Comenzamos cada capítulo presentando un «escenario», un marco descriptivo en el que nos imaginamos algunos aspectos del ambiente en el que se desarrollaron los acontecimientos. No tratamos de describir hechos históricos, sino, más bien, suscitar la conciencia de la existencia de contextos complejos en los que vivieron y lucharon los seguidores.
No obstante, los elementos históricos y culturales de estos escenarios son históricamente ciertos. Los evangelios de Marcos, de Lucas y de Mateo, por ejemplo, relatan las instrucciones dadas por Jesús para la preparación de la cena pascual, pero no hacen referencia al sacrificio de los corderos y a lo que la celebración de la Pascua suponía para centenares de miles de peregrinos. En el primer capítulo hablamos sobre los fuegos nocturnos después de la cena pascual. No es pura fantasía: en el tratado Pesajim de la Misná se dice, en efecto, que es necesario quemar todas las sobras de la comida ritual.

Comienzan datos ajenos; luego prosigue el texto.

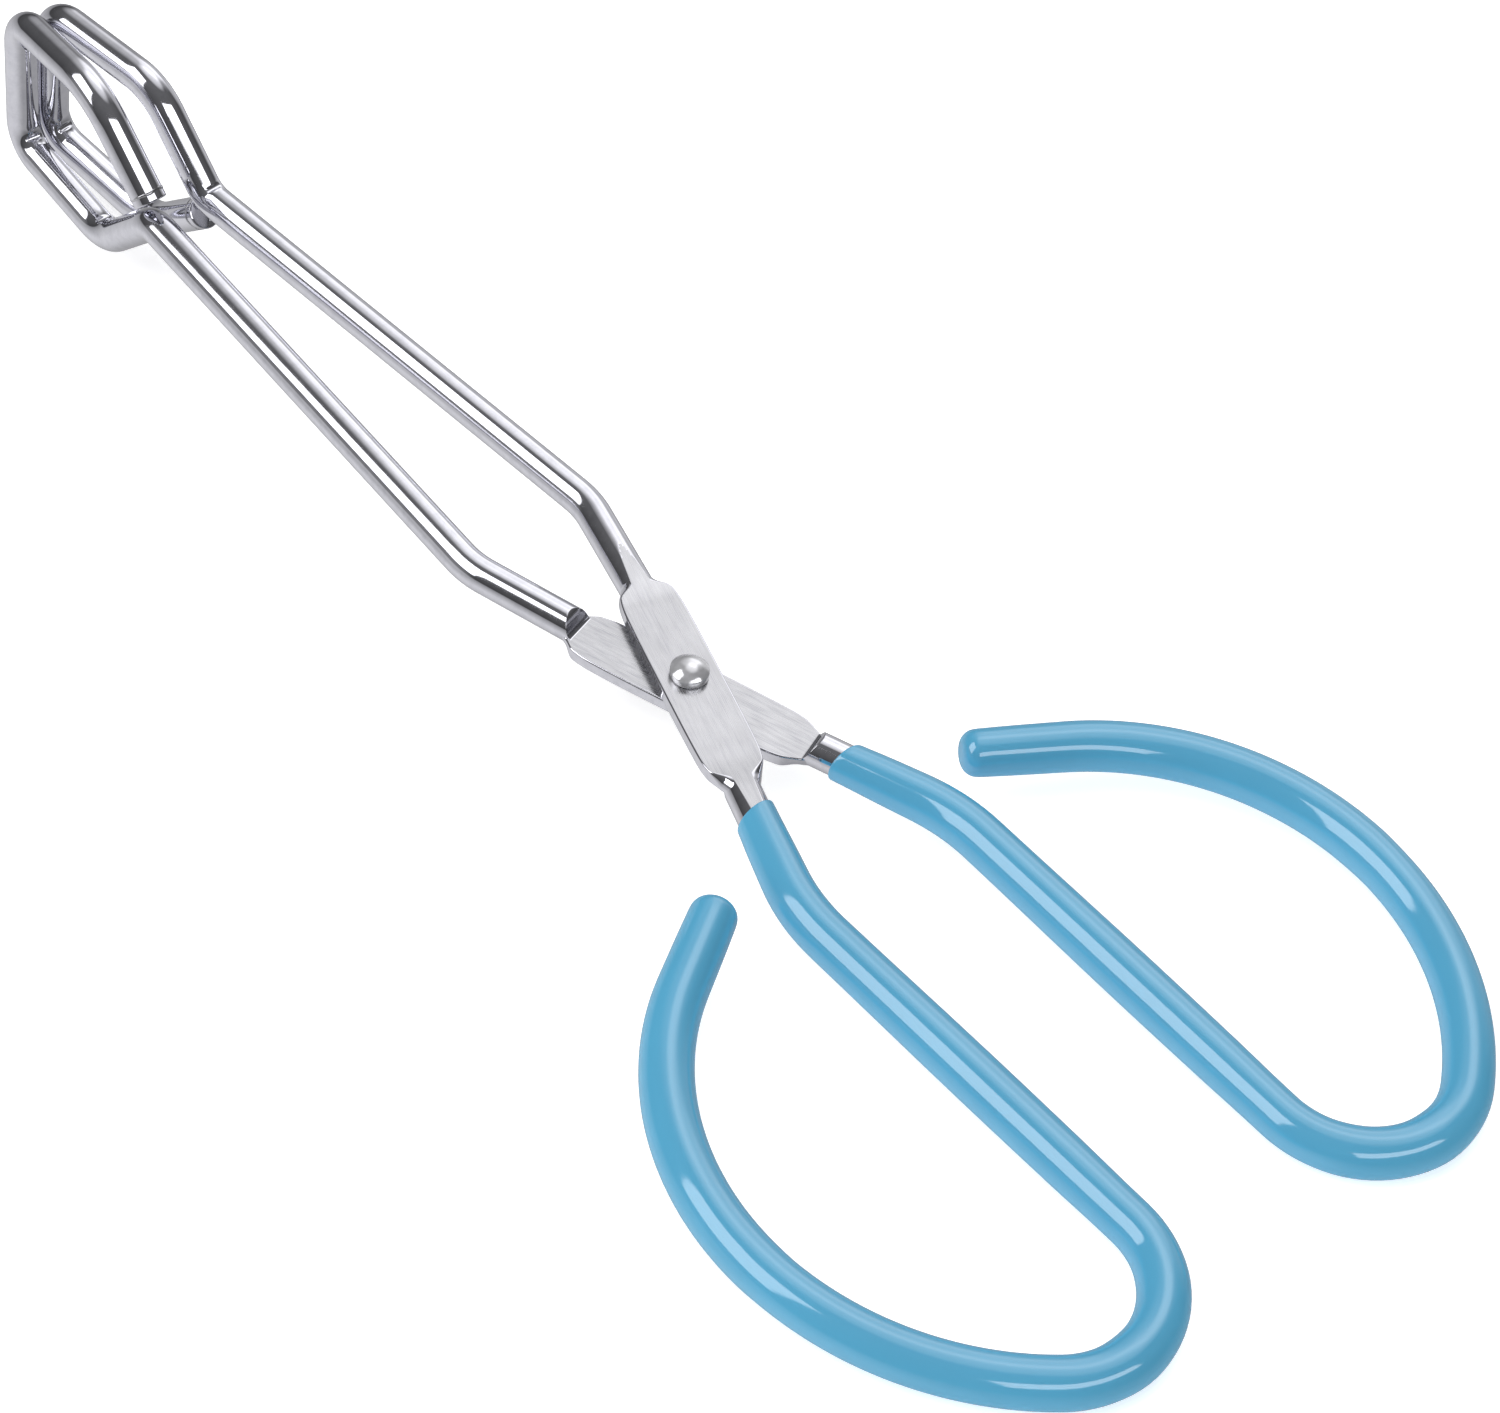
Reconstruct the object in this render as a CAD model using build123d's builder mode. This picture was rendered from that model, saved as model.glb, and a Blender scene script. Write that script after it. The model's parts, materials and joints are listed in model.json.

Toda producción cultural de la antigüedad puede sintetizarse en la metáfora del texto gastado o de la imagen que ha perdido sus colores originales. Conceptos como «mesías» o «Reino de Dios» nos parecen desvaídos, opacos. Y, sin embargo, su color era vívido y nítido en el mundo al que pertenecían. Hoy día necesitan explicarse, a veces sustituirse con otras actuales, si bien una sustitución sistemática excluiría la comprensión del pasado. Por esta razón, hemos intentado releerlas en sus confines culturales originales, en los contextos reales en los que constituían un vehículo inmediato de significado. Jesús hablaba en arameo, pero sus palabras se nos han transmitido en una lengua diferente: para captar su significado, tenemos que sumergirnos en la historia y en los ambientes en que surgieron.